Contudo, se as pessoas querem ficar ricas, por que elas trocam modalidades de jogo com maiores chances de vitória por outras ainda mais difíceis? Esse deslocamento começou já nos anos 70, quando a Loteria Esportiva substituiu a Loteria Federal como a opção mais popular. “Quando surgiu, a antiga Loteria Esportiva (hoje Loteca) foi um grande sucesso, porque competia com um único jogo explorado pelo governo federal: a Loteria Federal. A Loteria Federal tinha (e ainda tem) prêmios já definidos de antemão: independentemente de quantas pessoas apostassem, o prêmio correspondente a cada bilhete premiado já estava estabelecido. Com a Loteria Esportiva, era diferente. Ela é o que chamamos de um pool: o prêmio a ser pago depende do total apostado. Mais apostadores, mais apostas, maiores prêmios”.

Ora, “como as duas motivações principais para explicar o sucesso dos jogos no Brasil — a tentativa de sair de condições socioeconômicas precárias e a busca do sucesso monetário — não são excludentes, já que a mesma pessoa pode estar procurando desesperadamente melhorar de vida e, ao mesmo tempo, buscando, se possível, obter grandes fortunas, a Loteria Esportiva ‘explodiu’. Muitas pessoas apostavam, os prêmios cresciam, isso atraía mais apostas. Uma bola de neve”.

“Mas a Loteria Esportiva foi superada por dois outros jogos que surgiram nos anos 1980: a Loto (hoje, Quina) e a Sena. E isso não foi um acaso. Na Loteria Esportiva (como na Loteca, hoje), o indivíduo faz prognósticos sobre eventos cujos resultados não são totalmente aleatórios, não são de todo casuais: partidas de futebol. Por mais que se diga que ‘o futebol não tem lógica’, equipes mais fortes derrotam, na média e na maioria das vezes, equipes mais frágeis. Por isso é que, quando não acontece o resultado ‘normal’, fala-se que ‘deu zebra’. Não há, na grande maioria dos casos, a mesma probabilidade de acontecer a vitória do time A, o empate e a vitória do time B. Por isso os prêmios ganhos por um só indivíduo, na Loteria Esportiva, mesmo em sua fase áurea, eram raros”.

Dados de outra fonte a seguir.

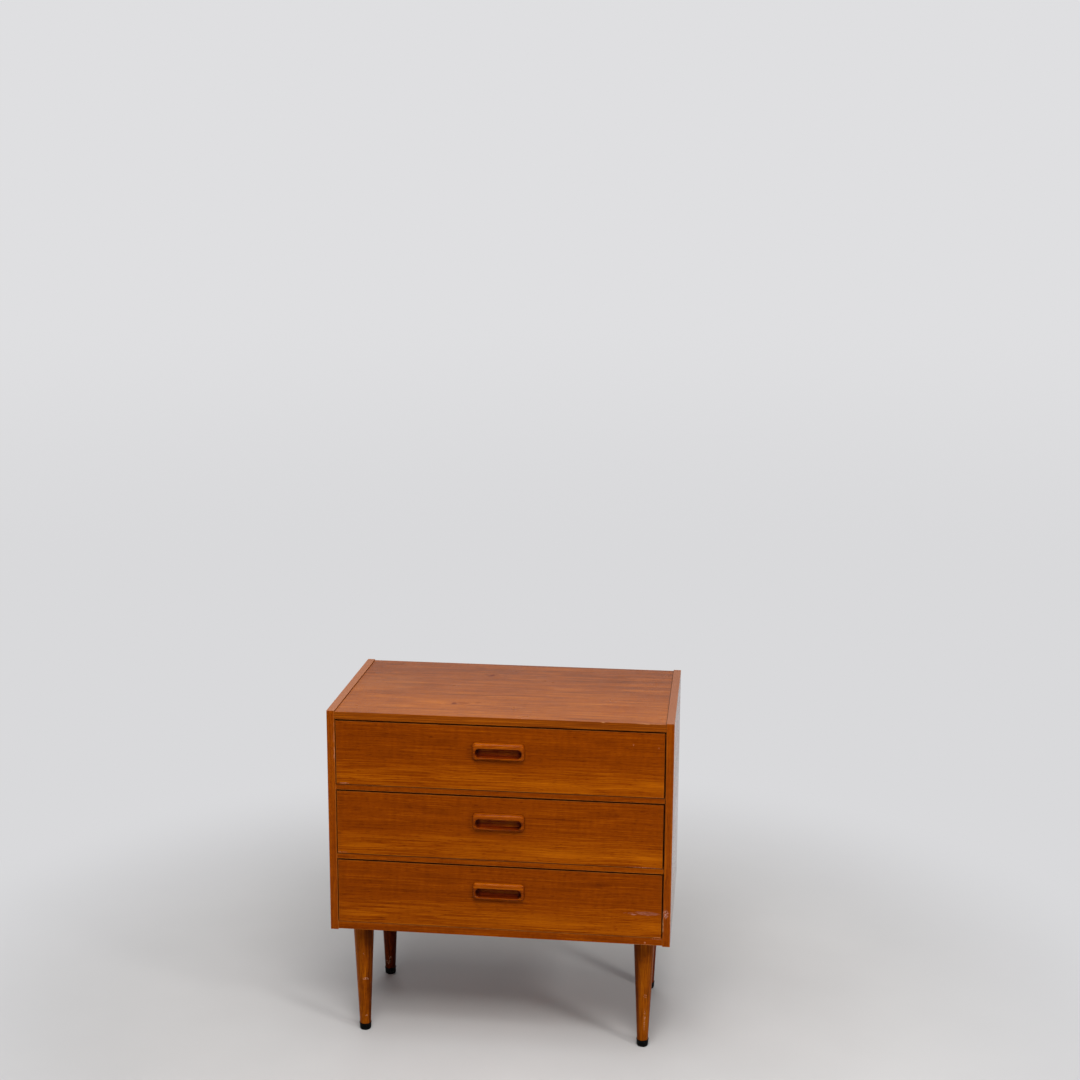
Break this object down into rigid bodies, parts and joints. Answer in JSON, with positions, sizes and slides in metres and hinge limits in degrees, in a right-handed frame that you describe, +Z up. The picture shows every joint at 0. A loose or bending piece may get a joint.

Com a Quina e a Mega Sena não é assim: “São jogos sobre eventos cujos resultados são completamente aleatórios: é um puro acaso que o número X seja ou não seja sorteado. Por isso é frequente que poucos ganhem. Por vezes, um único bilhete é premiado. E também não é raro que os prêmios acumulem, porque ninguém fez o prognóstico sorteado. Quando a Quina (então, Loto) surgiu, ela ficou meses e meses sem um único ganhador de seu prêmio principal, prêmio esse que ia sendo acumulado para o sorteio seguinte. Uma situação desse tipo, ao invés de afastar os apostadores, exerce sobre eles uma enorme força de atração. Por que apostar num jogo em que a probabilidade de ganhar pequenos prêmios é maior, ao invés de apostar num jogo em que, embora as probabilidades de ganho sejam muito menores, os prêmios podem ser fortunas imensas? Como eu já disse, posso, numa só aposta, buscar dois objetivos, quais sejam, sair de uma situação socioeconômica muito desfavorável e, ao mesmo tempo — quem sabe? — ganhar uma ‘bolada’.”

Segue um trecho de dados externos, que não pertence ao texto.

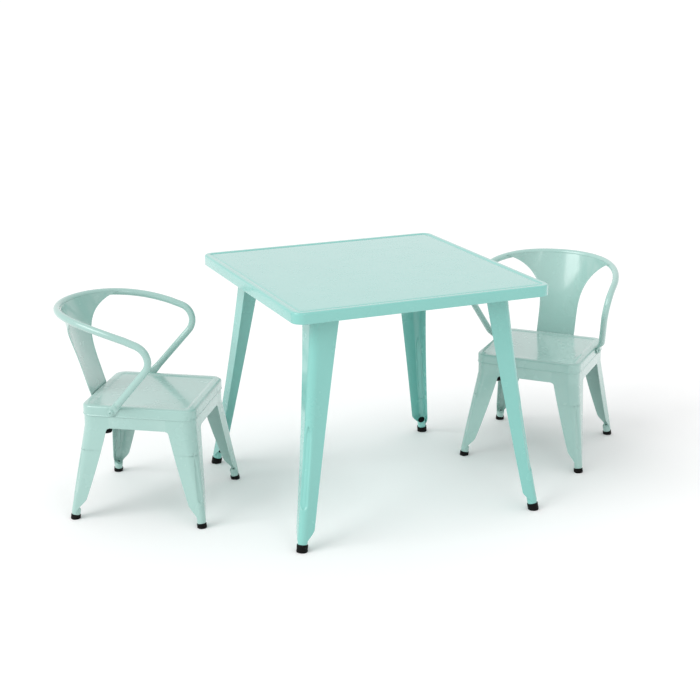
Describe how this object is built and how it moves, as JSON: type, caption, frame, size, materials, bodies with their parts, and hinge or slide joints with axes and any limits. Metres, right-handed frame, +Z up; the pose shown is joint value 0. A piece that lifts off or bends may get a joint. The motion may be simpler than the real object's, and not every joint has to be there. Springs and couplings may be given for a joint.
{
  "type": "kids table and chairs set",
  "caption": "Square pressed-steel play table on splayed V-section legs, with low armchairs that have a looped tube arm rail, a curved back splat and rubber-capped feet.",
  "frame": {"origin": "on the floor, under the middle of the bounding box of the whole set", "axes": "+Z up; the tabletop's sides run along X and Y; the chairs stand at the table's -X and +X sides, turned towards it"},
  "size_m": [1.4234, 0.6403, 0.529],
  "materials": {
    "aqua_paint": "glossy aqua-mint powder coat",
    "mint_paint": "glossy grey-mint powder coat",
    "black_rubber": "matt black rubber",
    "zinc_steel": "zinc-plated steel"
  },
  "bodies": {
    "table": {"table_top": "aqua_paint", "top_channel_left": "aqua_paint", "top_channel_right": "aqua_paint", "table_bracket_front_left": "zinc_steel", "table_bracket_front_right": "zinc_steel", "table_bracket_rear_left": "zinc_steel", "table_bracket_rear_right": "zinc_steel", "table_leg_front_left": "aqua_paint", "table_leg_front_right": "aqua_paint", "table_leg_rear_left": "aqua_paint", "table_leg_rear_right": "aqua_paint", "table_foot_front_left": "black_rubber", "table_foot_front_right": "black_rubber", "table_foot_rear_left": "black_rubber", "table_foot_rear_right": "black_rubber", "table_leg_bolts": "zinc_steel", "table_leg_nuts": "zinc_steel"},
    "left_chair": {"left_seat_pan": "mint_paint", "left_rail_front": "mint_paint", "left_rail_rear": "mint_paint", "left_rail_left": "mint_paint", "left_rail_right": "mint_paint", "left_leg_front_left": "mint_paint", "left_leg_front_right": "mint_paint", "left_leg_rear_left": "mint_paint", "left_leg_rear_right": "mint_paint", "left_foot_front_left": "black_rubber", "left_foot_front_right": "black_rubber", "left_foot_rear_left": "black_rubber", "left_foot_rear_right": "black_rubber", "left_cross_brace": "mint_paint", "left_stack_bumpers": "black_rubber", "left_arm_rail": "mint_paint", "left_back_splat": "mint_paint", "left_arm_bolts": "mint_paint", "left_arm_nuts": "zinc_steel"},
    "right_chair": {"right_seat_pan": "mint_paint", "right_rail_front": "mint_paint", "right_rail_rear": "mint_paint", "right_rail_left": "mint_paint", "right_rail_right": "mint_paint", "right_leg_front_left": "mint_paint", "right_leg_front_right": "mint_paint", "right_leg_rear_left": "mint_paint", "right_leg_rear_right": "mint_paint", "right_foot_front_left": "black_rubber", "right_foot_front_right": "black_rubber", "right_foot_rear_left": "black_rubber", "right_foot_rear_right": "black_rubber", "right_cross_brace": "mint_paint", "right_stack_bumpers": "black_rubber", "right_arm_rail": "mint_paint", "right_back_splat": "mint_paint", "right_arm_bolts": "mint_paint", "right_arm_nuts": "zinc_steel"}
  },
  "joints": [
    {"name": "left_chair_slide", "type": "slide", "parent": "table", "child": "left_chair", "axis": [0.831, -0.5563, 0], "range_m": [-0.3, 0.3]},
    {"name": "right_chair_slide", "type": "slide", "parent": "table", "child": "right_chair", "axis": [-0.7337, -0.6794, 0], "range_m": [-0.3, 0.2]}
  ]
}
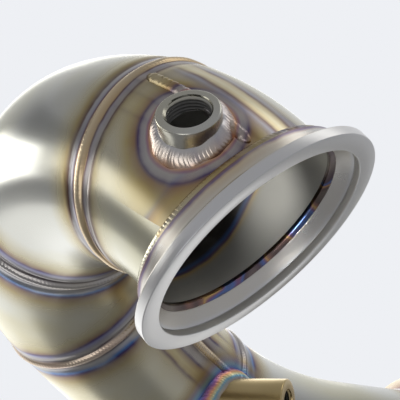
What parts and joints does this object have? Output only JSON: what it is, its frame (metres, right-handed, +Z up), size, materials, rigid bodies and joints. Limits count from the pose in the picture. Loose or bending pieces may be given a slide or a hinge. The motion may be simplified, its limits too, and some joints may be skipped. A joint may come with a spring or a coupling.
{
  "type": "turbo downpipe",
  "caption": "Bent, welded stainless turbo downpipe with a V-band inlet flange, sensor bosses, a braided flexible joint and a loose bolt-on outlet flange.",
  "frame": {"origin": "centre of the inlet flange's sealing face", "axes": "+Y along the gas as it enters, +Z up, the tail pipe level"},
  "size_m": [0.6414, 0.3806, 0.3379],
  "materials": {
    "tube_stainless": "satin, straw tinted near welds",
    "machined_stainless": "turned, semi-bright",
    "heated_stainless": "turned, gold heat tint",
    "weld_bead": "rippled, heat tinted",
    "wire_braid": "woven wire"
  },
  "bodies": {
    "root": {"inlet_flange": "machined_stainless", "inlet_flange_weld": "weld_bead", "inlet_root_weld": "weld_bead", "tube_1": "tube_stainless", "tube_2": "tube_stainless", "tube_3": "tube_stainless", "tube_4": "tube_stainless", "tube_5": "tube_stainless", "tube_joint_weld_1": "weld_bead", "tube_joint_weld_2": "weld_bead", "tube_joint_weld_3": "weld_bead", "tube_joint_weld_4": "weld_bead", "seam_weld_front": "weld_bead", "seam_weld_rear": "weld_bead", "sensor_bung_front": "machined_stainless", "sensor_bung_rear": "heated_stainless", "bung_weld_front": "weld_bead", "bung_weld_rear": "weld_bead", "flex_inlet_weld": "weld_bead", "flex_inlet_collar": "tube_stainless", "flex_liner": "tube_stainless", "flex_bellows": "tube_stainless", "flex_braid": "wire_braid"},
    "tail": {"flex_outlet_collar": "tube_stainless", "flex_outlet_weld": "weld_bead", "tail_tube": "tube_stainless", "outlet_stub": "machined_stainless", "outlet_stub_weld": "weld_bead", "hanger_rod": "tube_stainless", "hanger_weld": "weld_bead"},
    "loose_flange": {"outlet_flange": "machined_stainless"}
  },
  "joints": [
    {"name": "flex_bend", "type": "hinge", "parent": "root", "child": "tail", "pos_m": [0.38046, -0.0788, -0.2123], "axis": [0, 0, 1], "range_deg": [-6, 6], "stiffness_Nm_per_rad": 120, "deforming": ["flex_bellows", "flex_braid"]},
    {"name": "outlet_flange_turn", "type": "hinge", "parent": "tail", "child": "loose_flange", "pos_m": [0.55375, -0.15596, -0.2123], "axis": [0.9135, -0.4068, 0], "continuous": true}
  ]
}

Paradoxalmente, como a chance de ganhar é sempre pequena, os indivíduos buscam os jogos que oferecem os maiores prêmios. Em seu conjunto, os apostadores sempre perdem, pois os prêmios pagos por uma loteria são muito inferiores ao valor total das apostas. Mas isso não impede que cada jogador aposte, porque, embora suas chances de ganhar sejam irrisórias, seu prejuízo será pequeno, mas a possibilidade de ganho é imensa. Como diz Pascal, aposta-se o finito para ganhar o infinito.

Na prática, portanto, o jogo funciona como um imposto, embora formalmente se apresente como um opção voluntária. Segundo Leite, “em termos formais, jurídicos, é claro que os jogos por dinheiro geridos pelo Estado não podem ser vistos como um imposto. De acordo com a lei, eu e você fazemos apostas nesses jogos se quisermos. Mas, se, de um ponto de vista formal, há total liberdade para fazer essa escolha, não me parece que possamos dizer o mesmo quanto ao aspecto substantivo dessa questão. Para uma análise sociológica dos jogos, devemos levar em conta as situações concretas da sociedade em que eles existem. No caso brasileiro, não podemos, de modo algum, desconsiderar as difíceis condições de vida da maioria da população, a forte valorização do sucesso monetário, a ruptura ideal que os jogos representam relativamente ao cotidiano das pessoas (até que saia o resultado, a esperança no ganho tem razão de ser, porque, ainda que as probabilidades de sucesso sejam diminutas, elas são reais) e as inúmeras possíveis utilizações que se pode dar ao prêmio (caso seja ganho). Nada disso pode ser desconsiderado, quando nos perguntamos por que tantos milhões de pessoas apostam, com tanta frequência, em nosso País”.

Essa aparência voluntária do jogo constitui ainda uma vantagem “para o próprio Estado”, já que essa arrecadação não se apresenta como impositiva, “para todos os efeitos legais”.